Adilson: Vamos falar um pouco sobre a voz do Pato Donald. Como é dar voz a um personagem tão querido ? Cláudio : Eu posso dizer o Pato Donald é um personagem que eu já imitava desde criança, então são aquelas coisas que a vida nos traz quando você vai imaginar que um dia você será a voz daquele desenho que você viu quando era criança. Eu li as revistas e ouvi os desenhos, eu era louco pela Disney desde aquela época que passava a Disneylândia na TV. Domingo passava especial da Disney e naquele tempo eram poucas possibilidades que a gente tinha porque você não tinha streaming, não tinha nada então as coisas da Disney vinham especificamente naquele momento no domingo de tarde.

Adilson: Você tem um podcast excelente, o Desfoque onde você entrevista atores e dubladores. Há quanto tempo você faz o Desfoque ? Cláudio: A gente tá com 132 mil inscritos depois de 2 anos e meio ininterruptos e a gente nunca deixou de fazer nenhuma semana com programa novo, então eu tenho uma equipe que trabalha comigo aqui no estúdio editando, fazendo cortes, ajeitando tudo. O programa é ao vivo as terças-feiras e ao longo da semana a gente solta 7 a 8 cortes daquele programa que também gira nas nossas redes sociais, Tik Tok,, nosso Instagram, o Apple Deezer e outras plataformas, mas todas elas se você quiser ouvir o nosso podcast é só você entrar em qualquer outra plataforma de áudio tem lá o Desfoque podcast no nosso canal YouTube.

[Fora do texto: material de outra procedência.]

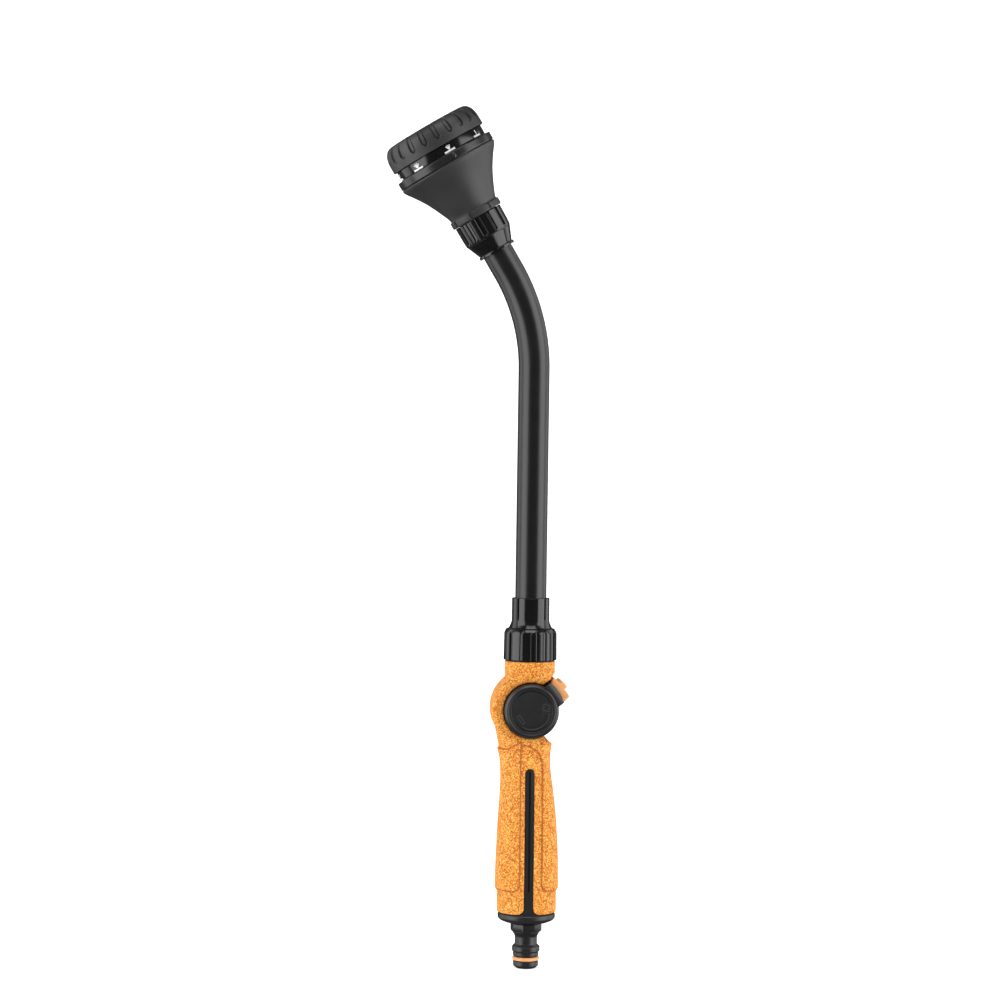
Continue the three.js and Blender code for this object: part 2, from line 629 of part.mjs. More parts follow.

Adilson: Agora tenho o questionário de Bernard Pivot que foi muito usado no programa Inside The Actors Studio. Qual o som que você mais gosta ? Cláudio: Som de uma maneira geral, acho que som o som do mar para mim é maravilhoso. Adilson: E que som você não gosta de ouvir ? Cláudio: Não gosto de ouvir grito nem choro. Adilson: Qual profissão além da sua própria você adoraria ter experimentado? Cláudio: Eu hoje já tenho certeza absoluta que eu não faria, mas eu quando era jovem tive muita vontade de ser jornalista e até acabei fazendo um pouco disso né no Desfoque, que é um programa jornalístico. Amo repórteres amo, amo jornalistas que são âncoras. Adilson: Que profissão você jamais em hipótese alguma teria ? Cláudio: Professor de matemática. Adilson: O que você gostaria de ouvir de Deus no momento que você chegasse ao paraíso ? Cláudio: Continua lá.